音楽:クイーンズライク

クイーンズライクあるいはクイーンズライチというヘヴィメタルバンドはマニアの間では有名で、特にバーンというヘヴィメタル雑誌を読んでいる人は、洗脳されてしまった人もいるかもしれません。
でもいいんじゃないかと思います。何がいいのかというと、海外ではもちろんクイーンズライクは人気がありましたし、いい作品をいいとお薦めすることはいいと思うからです。
バーン誌の編集長の広瀬和生さんという方が、クイーンズライクのアルバムの収録曲を全て(当時リリース分)を訳した詩集なるものが発売され、ヘヴィメタルって知的な音楽なんだという印象を持ちました。広瀬さんは東大の工学部出身らしく、クイーンズライクのボーカルのジェフ・テイトへの独占インタビューで、理論物理学のことについて議論するなど、とんでもなくインテリな世界を展開されていたので、それもまた、すごい世界があるもんだと驚きました。
クイーンズライクはピンクフロイドやラッシュといったプログレロックの影響を受けたヘヴィメタルバンドで、プログレッシヴメタルと呼ばれたりもしていました。当時成功を収めたアルバム「オペレーション・マインドクライム」というまるで映画を見ているような最初から最後まで物語になったアルバムがあります。

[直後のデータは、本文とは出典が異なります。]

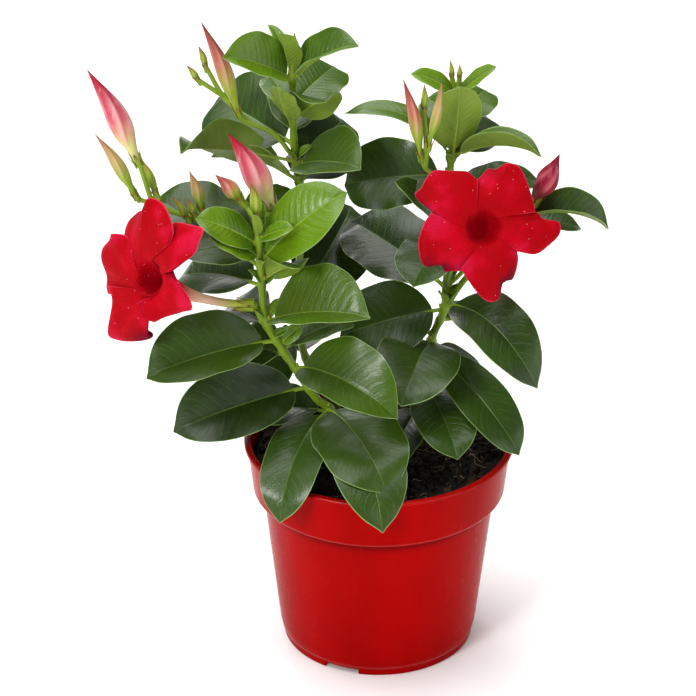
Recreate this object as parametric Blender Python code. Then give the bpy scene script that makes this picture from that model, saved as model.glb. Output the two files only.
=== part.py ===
# Potted brazilian jasmine: red nursery pot, soil, three leafy stems, two flowers and their buds.
# Lists are in millimetres and degrees, measured from the middle of the pot's foot.
# +X is the plant's right, +Y its back and +Z up. A heading of 0 points to +X and 90 to +Y.

import math
import random
from collections import namedtuple

import bmesh
import bpy
from mathutils import Quaternion, Vector

MM = 0.001
SEAT_GAP = 0.3
SHARP_ANGLE = 40

# The whole plant stands with the middle of its footprint on the origin.
POT_PLACE = (10.7, -0.95, 0.0)

POT_HEIGHT = 97.7
POT_RIM_RADIUS = 60.0
POT_WALL = 1.6
POT_SIDES = 40
BAND_BOTTOM = 74.5
BAND_RADIUS_LOW = 56.3
BAND_RADIUS_HIGH = 58.5
LIP_HEIGHT = 2.2
WALL_RADIUS_HIGH = 52.1
WALL_RADIUS_LOW = 44.9
WALL_LOW = 9.0
FOOT_RADIUS = 43.2
FOOT_HEIGHT = 4.0
FOOT_WIDTH = 1.9
FOOT_FLARE = 0.3
FLOOR_CURVE = 1.2
STEP_SLOPE = 0.5
EDGE_ROUND = 0.5
NOTCH_HEADINGS = (247, 7, 127)
NOTCH_WIDTH = 16.0
NOTCH_HEIGHT = 2.6
NOTCH_DEPTH = 12.0
DRAIN_COUNT = 4
DRAIN_RADIUS = 4.0
DRAIN_CIRCLE = 28.0
DRAIN_LOW = 2.0
DRAIN_HIGH = 8.0

SOIL_TOP = 91.0
SOIL_RISE = 1.6
SOIL_SEED = 7
SOIL_RINGS = 5
STEM_DEPTH = 16.0
# A stem is upright up to this height above the soil.
HOLE_CLEAR = 2.0
HOLE_SIDES = 10
HOLE_SPARE = 0.5
SOIL_EDGE = 2.0

STEM_RADIUS = 1.9
SHOOT_RADIUS = 1.4
STEM_SIDES = 6
STALK_SIDES = 5
STALK_SHARE = 0.75
BLADE_THICKNESS = 0.75
BUD_SIDES = 8
BUD_TURN = 1.6
BUD_RIDGE = 0.07
BUD_OUTLINE = ((0.0, 0.35), (0.14, 0.55), (0.30, 0.90), (0.45, 1.0), (0.62, 0.82), (0.82, 0.42), (1.0, 0.06))
CALYX_LENGTH = 4.0
CALYX_SUNK = 0.6
CALYX_SHAPE = ((-1.0, 0.7), (-0.5, 0.9), (0.0, 1.0))
PETIOLE_WIDTH = 2.4
PETIOLE_THICKNESS = 1.7
PETIOLE_SHARE = 0.11
MARGIN_DROOP = 0.14
# Share of the blade's length and of its half width at each row of a leaf.
LEAF_ROWS = ((0.12, 0.64), (0.32, 0.94), (0.56, 1.0), (0.78, 0.85), (0.92, 0.50))
LEAF_COLUMNS = (-1.0, -0.5, 0.0, 0.5, 1.0)

LOBES = 5
LOBE_STEP = 360 / LOBES
LOBE_EDGE = 34
COROLLA_RADIUS = 33.0
THROAT_RADIUS = 7.5
TUBE_RADIUS = 2.2
PETAL_THICKNESS = 0.9
MOUTH_LEDGE = 0.6
LOBE_TILT = 3.2
LOBE_FALL = 4.0
# Share of the way out at each row of the lobes.
LOBE_ROWS = (0.35, 0.7, 1.0)
# Share of the tube's length and the radius there, outside and then inside.
TUBE_OUTSIDE = ((0.0, 2.2), (0.3, 2.42), (0.6, 3.3), (0.85, 6.0))
TUBE_INSIDE = ((0.85, 5.0), (0.62, 1.0))
TUBE_BEND = 0.5
# Angle from the lobe's middle and the share of the corolla's radius there.
LOBE_OUTLINE = ((-34, 0.72), (-20, 1.03), (-6, 1.00), (9, 0.96), (23, 0.86), (34, 0.64))

Leaf = namedtuple("Leaf", "height heading rise length width roll arch fold twist")
Bud = namedtuple("Bud", "name stalk foot tip width")
Flower = namedtuple("Flower", "stalk foot throat facing first_lobe sag")

# Routes of the stems and of the stalks that grow from them.
LEFT_STEM = (
    (-15, -5, 91), (-21, -8, 114), (-28, -10, 123), (-37, -14, 140), (-42, -15, 149),
    (-49, -18, 164), (-50, -20, 181), (-51, -22, 200), (-51, -22, 207),
)
MIDDLE_STEM = (
    (-14, 24, 91), (-30, 21, 120), (-35, 20, 140), (-35, 18, 171), (-34, 16, 205),
    (-36, 14, 224), (-37, 12, 243), (-37, 10, 263), (-37, 9, 268),
)
RIGHT_STEM = (
    (18, 5, 91), (20, 6, 121), (23, 8, 142), (28, 8, 156), (29, 9, 167),
    (30, 11, 193), (30, 12, 224), (32, 12, 244), (32, 12, 257),
)
RIGHT_BRANCH = ((28, 8, 156), (36, 6, 171), (48, 4, 187), (61, 2, 205))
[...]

薬中の主人公ニッキーが、闇のカルト犯罪組織に洗脳され、暗殺者として利用され続け、その世界から抜け出せなくなるとてもシリアスなストーリーです。途中、慈悲深く純粋な女性メアリーに出会い、自分を取り戻しかけ、改心し、足を洗うことを決意するのですが、メアリーを失います。愛するものを失い、自分の愚かな行いに気がついていても、現代の社会では真っ当に生きるチャンスが与えられないことを示唆しています。資本主義アメリカの闇の部分を描いた野心作です。ロックなアルバムです。
ただ残念なことに、「オペレーション:マインドクライム」と次作「エンパイア」がバンド全盛期であり、その後は方向性がぶれ始め、バンドのブレインと思われていたジェフ・テイトやクリス・デガーモは脱退し、現在はトッド・ラ・トゥーレをボーカルに据え、残ったバンドメンバーとでうまくやっているようです。というか、バンドの音楽性のクオリティはジェフとデガーモがいた時代よりも高いかもしれません。
一時期、ジェフ・テイトがトラブルメーカーになっていたという噂も聞き、自分としては複雑な思いをしたことがあります。
バンドの人間関係というのは、社会の縮図のようなところがあり、人間関係のトラブル、レコード会社との齟齬、ファンや社会からの期待とプレッシャー、仕事と家族の両立、権利や印税のお金の話など、多かれ少なかれ名の知れたミュージシャンは、色んな試練を乗り越えてきているようです。
でも「オペレーション:マインドクライム」を聴く度に、僕の中ではクイーンズライクの古き良き時代の像が蘇ります。理論物理学について熱く語るジェフ・テイト、心理療法や夢を操作できることについて解説してくれるクリス・デガーモのことも。ニッキーのこともメアリーのことも。たとえそれが、悲しいストーリーだったとしても。